Öcalan’ın İmralı’ya getirildiği günden itibaren devlet ile temasını inkâr eden çıktı mı şimdiye kadar? Hayır… 1999 ile 2001 yılları arasında bu temasların yoğunlaştığı da bir başka gerçek. Öcalan’ın o süre zarfında, Kandil’e onlarca mektup yazdığı da inkar edilmiyor. O mesajların içeriği halen aydınlatılamazken, mesajları dışarı çıkarılmasını kolaylaştıran askerler değil miydi? Elbette bu kadar da değil… Bugün Ergenekon davasında yargılanan bazı askerler var. Örneğin Albay Atilla Uğur… Görüşme anında ‘devlet adına buradayım” diyen Atilla Uğur…
Fırat’ın sözleri neden ihbar olarak kabul edilmedi?
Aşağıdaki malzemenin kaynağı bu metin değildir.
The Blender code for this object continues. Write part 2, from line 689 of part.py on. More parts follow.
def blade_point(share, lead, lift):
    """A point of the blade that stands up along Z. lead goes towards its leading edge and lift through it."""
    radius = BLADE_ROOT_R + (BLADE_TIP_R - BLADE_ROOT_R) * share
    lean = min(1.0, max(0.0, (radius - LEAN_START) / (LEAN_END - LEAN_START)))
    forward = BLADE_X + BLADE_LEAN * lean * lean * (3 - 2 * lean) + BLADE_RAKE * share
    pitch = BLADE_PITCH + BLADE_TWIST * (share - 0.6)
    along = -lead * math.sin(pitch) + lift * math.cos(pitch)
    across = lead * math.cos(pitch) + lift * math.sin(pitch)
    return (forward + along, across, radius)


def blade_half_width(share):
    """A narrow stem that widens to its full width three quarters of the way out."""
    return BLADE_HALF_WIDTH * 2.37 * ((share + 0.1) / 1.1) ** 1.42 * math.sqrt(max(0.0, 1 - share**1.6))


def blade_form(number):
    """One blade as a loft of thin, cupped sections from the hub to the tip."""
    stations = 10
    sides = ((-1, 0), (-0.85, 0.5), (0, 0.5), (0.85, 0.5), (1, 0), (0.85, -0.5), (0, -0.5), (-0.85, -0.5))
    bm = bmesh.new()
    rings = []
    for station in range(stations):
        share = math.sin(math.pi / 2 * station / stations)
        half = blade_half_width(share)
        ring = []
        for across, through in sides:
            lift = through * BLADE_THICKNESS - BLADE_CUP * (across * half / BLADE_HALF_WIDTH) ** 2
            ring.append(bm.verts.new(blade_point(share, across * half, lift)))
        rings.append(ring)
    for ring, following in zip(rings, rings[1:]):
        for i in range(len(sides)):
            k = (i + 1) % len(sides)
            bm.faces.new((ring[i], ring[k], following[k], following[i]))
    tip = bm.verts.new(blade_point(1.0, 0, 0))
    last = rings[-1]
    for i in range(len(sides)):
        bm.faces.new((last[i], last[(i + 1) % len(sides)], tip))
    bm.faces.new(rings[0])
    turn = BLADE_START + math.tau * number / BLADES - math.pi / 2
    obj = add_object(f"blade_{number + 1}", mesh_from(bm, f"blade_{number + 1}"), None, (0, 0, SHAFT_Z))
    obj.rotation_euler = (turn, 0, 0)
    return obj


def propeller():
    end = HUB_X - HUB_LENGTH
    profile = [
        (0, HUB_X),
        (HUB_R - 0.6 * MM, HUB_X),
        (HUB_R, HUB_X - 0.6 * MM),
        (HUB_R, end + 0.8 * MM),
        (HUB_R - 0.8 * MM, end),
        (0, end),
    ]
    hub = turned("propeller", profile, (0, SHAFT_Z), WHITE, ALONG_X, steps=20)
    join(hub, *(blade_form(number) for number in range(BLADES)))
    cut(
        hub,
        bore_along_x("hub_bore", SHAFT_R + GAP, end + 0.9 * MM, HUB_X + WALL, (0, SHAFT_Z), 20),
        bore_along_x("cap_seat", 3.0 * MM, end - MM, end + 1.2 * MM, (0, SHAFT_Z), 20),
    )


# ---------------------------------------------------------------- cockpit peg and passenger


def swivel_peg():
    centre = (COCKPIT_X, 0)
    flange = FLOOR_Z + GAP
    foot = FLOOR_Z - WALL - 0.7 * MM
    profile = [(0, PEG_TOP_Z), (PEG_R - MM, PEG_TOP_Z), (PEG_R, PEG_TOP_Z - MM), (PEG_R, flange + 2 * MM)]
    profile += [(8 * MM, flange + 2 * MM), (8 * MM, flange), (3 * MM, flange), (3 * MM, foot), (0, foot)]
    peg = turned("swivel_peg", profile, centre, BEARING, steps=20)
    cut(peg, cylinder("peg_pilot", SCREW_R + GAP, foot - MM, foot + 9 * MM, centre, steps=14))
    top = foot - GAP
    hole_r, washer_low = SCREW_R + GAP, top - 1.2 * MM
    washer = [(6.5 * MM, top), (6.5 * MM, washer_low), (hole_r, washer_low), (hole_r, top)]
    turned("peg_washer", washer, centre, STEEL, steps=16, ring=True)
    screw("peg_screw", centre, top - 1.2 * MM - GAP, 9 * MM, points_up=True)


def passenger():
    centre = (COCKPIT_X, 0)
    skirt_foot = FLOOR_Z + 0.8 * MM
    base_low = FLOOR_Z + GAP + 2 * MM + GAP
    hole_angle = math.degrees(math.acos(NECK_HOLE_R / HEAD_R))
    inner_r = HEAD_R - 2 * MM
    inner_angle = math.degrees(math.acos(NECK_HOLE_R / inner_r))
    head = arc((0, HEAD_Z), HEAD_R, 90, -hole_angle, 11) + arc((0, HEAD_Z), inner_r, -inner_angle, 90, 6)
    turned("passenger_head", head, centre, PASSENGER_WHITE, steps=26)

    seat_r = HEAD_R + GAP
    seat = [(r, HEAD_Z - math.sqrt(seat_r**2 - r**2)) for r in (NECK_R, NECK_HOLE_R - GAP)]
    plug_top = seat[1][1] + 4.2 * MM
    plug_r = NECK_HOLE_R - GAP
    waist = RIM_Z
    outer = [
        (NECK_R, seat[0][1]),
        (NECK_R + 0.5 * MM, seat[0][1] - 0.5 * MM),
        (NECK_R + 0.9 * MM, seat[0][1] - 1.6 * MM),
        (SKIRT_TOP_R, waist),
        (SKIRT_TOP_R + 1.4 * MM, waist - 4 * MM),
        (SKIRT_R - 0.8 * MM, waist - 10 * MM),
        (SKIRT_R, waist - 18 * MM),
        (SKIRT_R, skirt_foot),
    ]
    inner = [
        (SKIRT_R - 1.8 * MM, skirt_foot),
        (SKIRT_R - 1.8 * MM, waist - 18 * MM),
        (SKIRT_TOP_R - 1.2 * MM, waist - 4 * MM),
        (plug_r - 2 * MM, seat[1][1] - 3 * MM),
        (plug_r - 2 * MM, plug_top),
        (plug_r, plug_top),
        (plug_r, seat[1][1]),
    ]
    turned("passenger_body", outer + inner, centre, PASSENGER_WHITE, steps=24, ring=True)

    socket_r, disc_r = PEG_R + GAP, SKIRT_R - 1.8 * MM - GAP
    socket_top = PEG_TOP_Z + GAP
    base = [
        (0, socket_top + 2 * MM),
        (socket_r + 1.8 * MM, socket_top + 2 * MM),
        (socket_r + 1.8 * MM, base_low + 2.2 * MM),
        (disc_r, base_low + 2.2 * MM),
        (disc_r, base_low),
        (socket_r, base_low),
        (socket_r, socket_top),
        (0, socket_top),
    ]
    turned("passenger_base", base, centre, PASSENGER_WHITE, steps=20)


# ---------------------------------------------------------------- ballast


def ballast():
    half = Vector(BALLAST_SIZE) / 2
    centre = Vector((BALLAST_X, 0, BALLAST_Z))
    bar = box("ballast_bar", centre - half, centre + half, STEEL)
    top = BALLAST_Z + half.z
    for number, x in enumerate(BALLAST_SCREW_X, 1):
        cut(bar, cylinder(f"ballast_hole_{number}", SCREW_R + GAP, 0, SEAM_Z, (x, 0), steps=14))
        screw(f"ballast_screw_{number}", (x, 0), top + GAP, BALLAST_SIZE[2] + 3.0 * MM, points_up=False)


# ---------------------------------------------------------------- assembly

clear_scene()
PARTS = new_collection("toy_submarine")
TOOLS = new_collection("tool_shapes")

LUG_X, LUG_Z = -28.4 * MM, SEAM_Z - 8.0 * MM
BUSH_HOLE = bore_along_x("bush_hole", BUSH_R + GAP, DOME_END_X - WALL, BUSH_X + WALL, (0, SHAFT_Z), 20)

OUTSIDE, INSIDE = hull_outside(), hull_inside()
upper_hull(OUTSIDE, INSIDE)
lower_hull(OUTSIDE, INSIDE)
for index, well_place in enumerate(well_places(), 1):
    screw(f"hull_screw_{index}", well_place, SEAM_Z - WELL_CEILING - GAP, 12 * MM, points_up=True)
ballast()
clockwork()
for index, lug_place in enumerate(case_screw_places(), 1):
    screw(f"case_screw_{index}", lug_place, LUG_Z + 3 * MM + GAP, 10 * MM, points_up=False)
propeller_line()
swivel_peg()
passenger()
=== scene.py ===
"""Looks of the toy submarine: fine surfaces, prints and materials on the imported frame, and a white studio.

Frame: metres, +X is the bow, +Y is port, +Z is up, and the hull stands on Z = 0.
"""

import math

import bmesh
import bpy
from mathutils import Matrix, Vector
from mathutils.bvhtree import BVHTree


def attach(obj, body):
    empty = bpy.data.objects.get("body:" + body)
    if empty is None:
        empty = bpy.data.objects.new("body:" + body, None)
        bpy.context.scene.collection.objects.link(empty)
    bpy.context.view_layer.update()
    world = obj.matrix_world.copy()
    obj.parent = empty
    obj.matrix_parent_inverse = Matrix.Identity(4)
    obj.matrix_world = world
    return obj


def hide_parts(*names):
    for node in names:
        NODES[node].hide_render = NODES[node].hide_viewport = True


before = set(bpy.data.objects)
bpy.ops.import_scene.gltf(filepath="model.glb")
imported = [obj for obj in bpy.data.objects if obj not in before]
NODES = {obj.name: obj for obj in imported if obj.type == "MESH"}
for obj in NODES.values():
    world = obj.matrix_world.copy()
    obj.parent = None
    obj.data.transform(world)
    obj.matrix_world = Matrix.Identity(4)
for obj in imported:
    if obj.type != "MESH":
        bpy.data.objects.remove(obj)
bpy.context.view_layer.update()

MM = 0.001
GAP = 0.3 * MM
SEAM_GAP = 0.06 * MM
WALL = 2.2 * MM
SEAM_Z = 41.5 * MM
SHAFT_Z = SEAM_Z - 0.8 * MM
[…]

Şeyh Sait’in torunu merhum Abdülmelik Fırat’ın açıklamaları da unutulmuş değil. Fırat, “PKK’yı nasıl yönlendirdiklerini bana anlatan asker ve bürokratlar oldu. PKK Kürtler için tuzaktır. Kürt aydınlarının öldürülmesinde JİTEM’in yanı sıra örgütün parmağı var. Burada örgütü yönetmesinin önü açılıyor. Yönlendiriliyor. Öcalan’la ilk görüşen Çevik Bir’dir. Sonrasında başka paşalar da görüştü. Aslında görüşmeyen paşa yok” diyordu.
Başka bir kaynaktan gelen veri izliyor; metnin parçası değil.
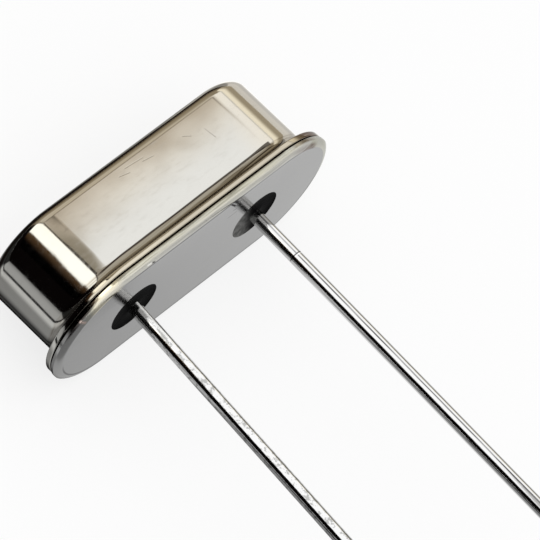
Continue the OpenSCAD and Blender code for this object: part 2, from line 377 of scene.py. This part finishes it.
def base_finish(looks, s):
    """Nickel-plated base: a satin underside, a tinted and streaked rim with a pale warm painted reflection, a
    painted dark line of shade along the crease with a painted highlight beside it, painted shade in the open
    seam, smears and a nick.
    """
    f = Finish("base_metal")
    place = f.position()
    across, through, height = f.axes(place)
    out = past_roll(across, through, s)
    front = through.between(-1.9, -2.0)
    # Heights of the weld and of the lower side of its open seam.
    weld = s.rim_height / MM
    seam = weld - s.seam_height / MM
    streaks = f.noise(f.position(scale=(0.35, 6, 9)), 2.0, 3.0, 0.6)
    cloud = f.noise(place, 1.1, 3.0, 0.6)

    # The rim: straw towards its edge, with a pale warm painted reflection and darker at the left end, smudged
    # at the right end.
    edge = f.mix(out.between(0.055, 0.175) * across.between(-3.2, -0.5), (0.60, 0.59, 0.50), looks.rim_metal)
    tinted = out.between(0.01, 0.055) * across.between(-4.9, -4.4) * through.between(1.6, 0.8)
    colour = f.mix(tinted * (0.7 + cloud.between(0.4, 0.6) * 0.3), looks.base_metal, edge)
    # Pale warm painted reflection on the rolled edge at the left front.
    left_corner_reflection = out.between(-0.085, -0.005) * across.within(-4.55, -4.3, -3.6, -3.3) * through.between(-1.4, -1.7)
    colour = f.mix(left_corner_reflection * 0.9, colour, (0.90, 0.84, 0.66))
    straight = abs(across).between(4.0, 3.2)
    colour = f.mix(tinted * straight * streaks.between(0.50, 0.58) * 0.6, colour, (0.24, 0.23, 0.19))
    left_end_dark = out.between(0.195, 0.255) * across.within(-5.25, -5.0, -4.6, -4.2) * through.between(0, -0.2)
    colour = f.mix(left_end_dark * 0.9, colour, (0.04, 0.03, 0.025))
    smudge = across.within(3.3, 3.8, 4.3, 4.7) * through.between(-1.4, -1.7)
    smudge = smudge * out.within(-0.035, 0.035, 0.135, 0.235).most(out.between(0.235, 0.265) * 0.6)
    colour = f.mix(smudge * (0.55 + streaks.between(0.35, 0.6) * 0.35), colour, (0.12, 0.07, 0.05))

    # Painted shade: a dark line along the crease in front, where the rim rolls under, and a paler painted
    # highlight beside it.
    fade = across.between(-3.4, -2.6) * (0.55 + across.between(2.2, 0.9) * 0.45)
    colour = f.mix(out.within(-0.053, -0.045, 0.015, 0.023) * front * fade, colour, (0.04, 0.04, 0.04))
    crease_highlight = out.between(-0.015, 0.025) * front * height.between(0.12, 0.08)
    colour = f.mix(crease_highlight * 0.55, colour, (0.62, 0.61, 0.58))

    # Marks: a nick with a bright fleck beside it, smears by the right seal, a tinted spot at the left end.
    nick = f.scratch(place, (-2.21, -2.15), (-2.14, -2.12), 0.055)
    fleck = f.scratch(place, (-2.40, -2.18), (-2.27, -2.17), 0.05)
    smears = f.scratch(place, (0.97, -2.05), (1.20, -1.75), 0.06)
    for start, end in (((1.02, -1.27), (1.36, -1.27)), ((1.16, -1.52), (1.30, -1.50))):
        smears = smears.most(f.scratch(place, start, end, 0.04) * 0.6)
    colour = f.mix(nick.most(smears * 0.8), colour, (0.02, 0.02, 0.02))
    colour = f.mix(fleck, colour, (0.95, 0.94, 0.90))
    colour = f.mix(f.scratch(place, (-4.80, -1.56), (-4.70, -1.50), 0.08), colour, (0.90, 0.72, 0.64))

    # Painted shade along the crease behind, and painted shade inside the open weld seam.
    shaded = out.within(-0.035, -0.02, 0.02, 0.035) * through.between(0.2, 0.9)
    colour = f.mix(shaded * 0.75, colour, (0.06, 0.06, 0.06))
    inside = height.within(seam - 0.018, seam - 0.006, weld - 0.002, weld + 0.012)
    colour = f.mix(inside, colour, (0.02, 0.015, 0.01))

    rough = 0.16 + streaks.between(0.4, 0.8) * 0.08
    normal = f.bump(nick.most(smears), -0.004, f.bump(f.noise(place, 0.7, 1.5, 0.4), 0.004))
    return f.principled(Base_Color=colour, Metallic=1.0, Roughness=rough, Normal=normal)


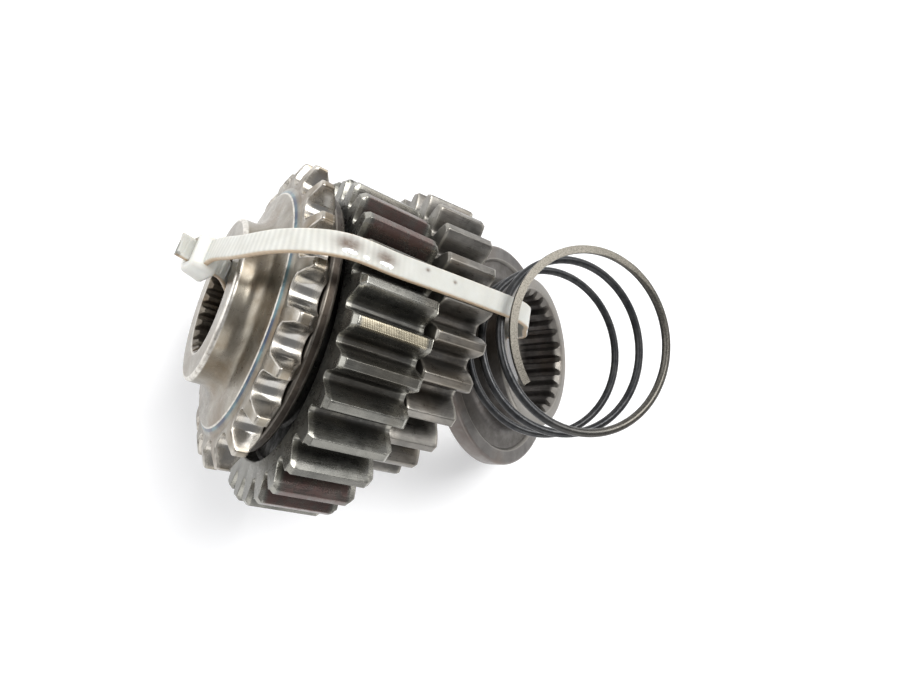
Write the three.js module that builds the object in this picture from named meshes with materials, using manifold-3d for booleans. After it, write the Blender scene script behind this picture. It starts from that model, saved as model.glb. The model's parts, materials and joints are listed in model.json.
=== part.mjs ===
// A used gearbox shaft set, strung on a nylon cable tie and lying on a table: a chain sprocket with a
// splined hub, a thrust disc, two spur gears with bushes, a sliding sleeve and a compression spring.
// Millimetres, +Z up. +X is the level heading of the sprocket's shaft, from its hub towards the gears.
// The origin is under the middle of the set, on the surface that it lies on.

import * as THREE from 'three';
import { mergeVertices } from 'three/addons/utils/BufferGeometryUtils.js';
import Module from 'manifold-3d';

// Clearances
const GAP = 0.3; // between neighbours that rest on each other

// Shaft spline shared by the sprocket and the shaft that it came from
const SHAFT_SPLINES = 24;
const SHAFT_SPLINE_ROOT_R = 12;
const SHAFT_SPLINE_TIP_R = 11;

// Sprocket for 9.525 mm (3/8 inch) chain; z = 0 is the front edge of the flats on its tooth tips
const SPROCKET_TEETH = 21;
const CHAIN_PITCH = 9.525;
const CHAIN_ROLLER_R = 3.175;
const SPROCKET_TIP_R = 34.4;
const SPROCKET_TIP_FLAT = 2.4; // axial length of the flat left on a tooth tip
const SPROCKET_FRONT = -1.4;
const SPROCKET_BACK = 4.4;
const TOOTH_BEVEL_R = 30.8; // where the bevels on the tooth sides start
const HUB_R = 18;
const HUB_END = -8.9;
const FLANGE_R = 26.4;
const FLANGE_FACE = -2.3;
const FLANGE_FOOT_R = 28;

// Thrust disc behind the sprocket
const THRUST_DISC_R = 29.5;
const THRUST_DISC_THICKNESS = 2.4;
const THRUST_DISC_BORE_R = 13;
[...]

Askeri helikopter ile Kandil’e ziyaret!
Apo’nun avukatlarının 2004 yılında askeri helikopterle Kandil’e gittiğinin deşifre edildiği günlerde de savcılar ortalıkta görünmemişti. Oysa iddialara göre, askeri helikopter ile Kandil’e giden Öcalan’ın avukatların örgüte savaş kararı aldırdığı öne sürülmüştü.
Masum bir adım değil
Yani askerler sık sık Apo’yla görüştü, ama hiç gündeme getirilmedi. Son dakika olarak bir tek haber verilmedi. Bu görüşmeler gazeteler tarafından manşete de hiç çekilmedi. Öcalan’la görüşen derin yapılar, bunu Ergenekon adına yaptıysa hiç sorun edilmedi. Savcılar da Ergenekoncu paşaların PKK ile görüşmelerini masaya hiç yatırmadı. Oysa yıllardır süren bir Kürt sorunu ve çözüme her yaklaşıldığında şiddet olaylarını artıran bir karanlık yapı var. Bu karanlık yapının şifrelerini veren eski örgüt yöneticileri KCK’nın ısrarla İmralı’da kameralar altında kurulduğunu ifade etmesine karşın sessiz kalanların, silahların susması için mücadele edenleri yargı önüne çıkarma adımı masum değildir.
Oslo’da gerçekleştirilen görüşmeyi kayıt altına alanlar büyük bir iş başardı. Başardıkları büyük iş ile derin yapıların halen aktif olduğunu ve çok ciddi teknolojiye sahip ülkelerle birlikte hareket ettiğini de görmemizi sağladılar. Ergenekon örgütünün, KKTC ve Ankara’da iki dinleme merkezi kurduğunu biliyoruz. Dinleme merkezlerinin araç ve gereçlerinin tümünün terör devleti İsrail’den alındığı da zamanında deşifre oldu. Olaya buradan da bakacak olursak aslında bir istihbarat savaşı yaşandığını ve MİT’in yeniden yapılandırılması, istihbarat alma ağının etkin hale getirilmesi ve iç temizlik sürecinin sağlıklı yürütülmesinin sağlanması için atılan adımların karanlık yapıları rahatsız ettiğini anlayabiliriz.